We have held squarely that the Board's failure to consider such evidence is an abuse of discretion. Mattis v. INS, 774 F.2d at 968-69. See also Aviles-Torres v. INS, 790 F.2d 1433, 1436 (9th Cir.1986); De La Luz v. INS, 713 F.2d at 546; Reyes v. INS, 673 F.2d 1087, 1090 (9th Cir.1982). These cases establish that the Board must accept as true the facts stated in affidavits for reopening unless the affidavits are inherently unbelievable. Petitioner's affidavits are not.


Similarly, without discussing the evidence submitted to the contrary, the Board asserted that the petitioner was negligent in prosecuting his appeal to this court. His affidavit indicates otherwise.

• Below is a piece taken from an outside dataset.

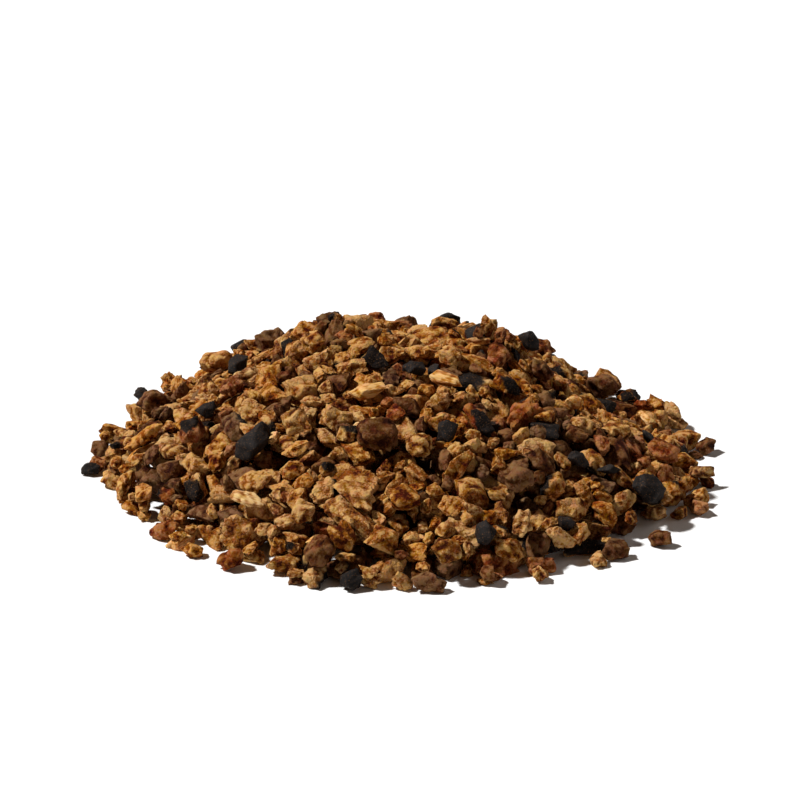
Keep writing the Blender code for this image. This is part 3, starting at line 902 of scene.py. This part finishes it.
def add_floor():
    """A plain pale floor."""
    mesh = bpy.data.meshes.new("floor")
    square = ((-1, -1), (1, -1), (1, 1), (-1, 1))
    corners = [(x * FLOOR_HALF, y * FLOOR_HALF, 0) for x, y in square]
    mesh.from_pydata(corners, [], [(0, 1, 2, 3)])
    floor = bpy.data.objects.new("floor", mesh)
    made = bpy.data.materials.new("floor")
    made.use_nodes = True
    shader = made.node_tree.nodes["Principled BSDF"]
    shader.inputs["Base Color"].default_value = FLOOR_COLOUR
    shader.inputs["Roughness"].default_value = FLOOR_ROUGHNESS
    mesh.materials.append(made)
    bpy.context.scene.collection.objects.link(floor)


def add_lights():
    """Even soft light from the upper left, a little from the front and the right, and a white
    backdrop that only the camera sees."""
    for name, (toward, degrees, strength) in LAMPS.items():
        lamp = bpy.data.lights.new(name, "SUN")
        lamp.angle, lamp.energy = math.radians(degrees), strength
        light = bpy.data.objects.new(name, lamp)
        light.rotation_euler = Vector(toward).to_track_quat("Z", "Y").to_euler()
        bpy.context.scene.collection.objects.link(light)
    world = bpy.data.worlds.new("studio")
    world.use_nodes = True
    world.node_tree.nodes.clear()
    tree = Tree(world.node_tree)
    ambient = tree.add("Background", {"Color": AMBIENT_COLOUR, "Strength": AMBIENT_STRENGTH})
    backdrop = tree.add("Background", {"Color": (1, 1, 1, 1), "Strength": 1.0})
    seen = tree.add("LightPath").outputs["Is Camera Ray"]
    both = tree.add("MixShader", {0: seen, 1: ambient.outputs[0], 2: backdrop.outputs[0]})
    tree.add("OutputWorld", {"Surface": both.outputs[0]})
    bpy.context.scene.world = world


def add_camera():
    """The camera at the photo's viewing angle, aimed at the middle of the heap."""
    low, high = cad_box
    aim = (low + high) / 2
    back = Vector((0, -math.cos(SIGHT_ELEVATION), math.sin(SIGHT_ELEVATION)))
    data = bpy.data.cameras.new("camera")
    data.lens = data.sensor_width * SIGHT_DISTANCE / VIEW_WIDTH
    camera = bpy.data.objects.new("camera", data)
    camera.location = aim + back * SIGHT_DISTANCE
    camera.rotation_euler = (-back).to_track_quat("-Z", "Y").to_euler()
    bpy.context.scene.collection.objects.link(camera)
    bpy.context.scene.camera = camera


def main():
    """Builds the scene round the frame."""
    rng = np.random.default_rng(SEED)
    add_camera()
    groups = {"flesh": corky_flesh(), "rind": burnt_rind()}
    finishes = {kind: finish_of(kind, groups) for kind in KINDS}
    add_granules(finishes, rng)
    add_floor()
    add_lights()
    bpy.context.scene.view_settings.view_transform = "Standard"


main()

In connection with the petitioner's failure to surrender to INS officials after his marriage, the BIA stated only that he had "not adequately explained his failure" to surrender. He stated in his affidavit, however, that he had been told that the order would not be effective after his marriage, and that he therefore did not knowingly violate any order of the Service. His subsequent conduct and that of his wife in seeking permanent resident status for him was fully consistent with his affidavits.


In dealing with the merits of the hardship claim, the Board recognized that the petitioner would endure hardship in Iran, but mistakenly discounted that hardship on the theory that the petitioner, upon deportation, easily could reenter this country because of his marriage. The problem that the Board did not address, and that the government before us does not dispute, is that the petitioner, once deported, could not obtain the visa because of conditions in Iran, including the lack of an American consulate.


The Board's assumption with regard to lack of hardship, like assumptions underlying the other reasons given for denying reopening, is mistaken. It does not provide a rational basis for denying reopening. The Board thus "misapplied the principles upon which it purported to act and failed to state valid reasons for its action." Gonzalez-Batoon, 791 F.2d at 686. Therefore, "the denial of reopening in the exercise of discretion ... cannot be sustained." Id.


The BIA's decision is reversed and the matter remanded.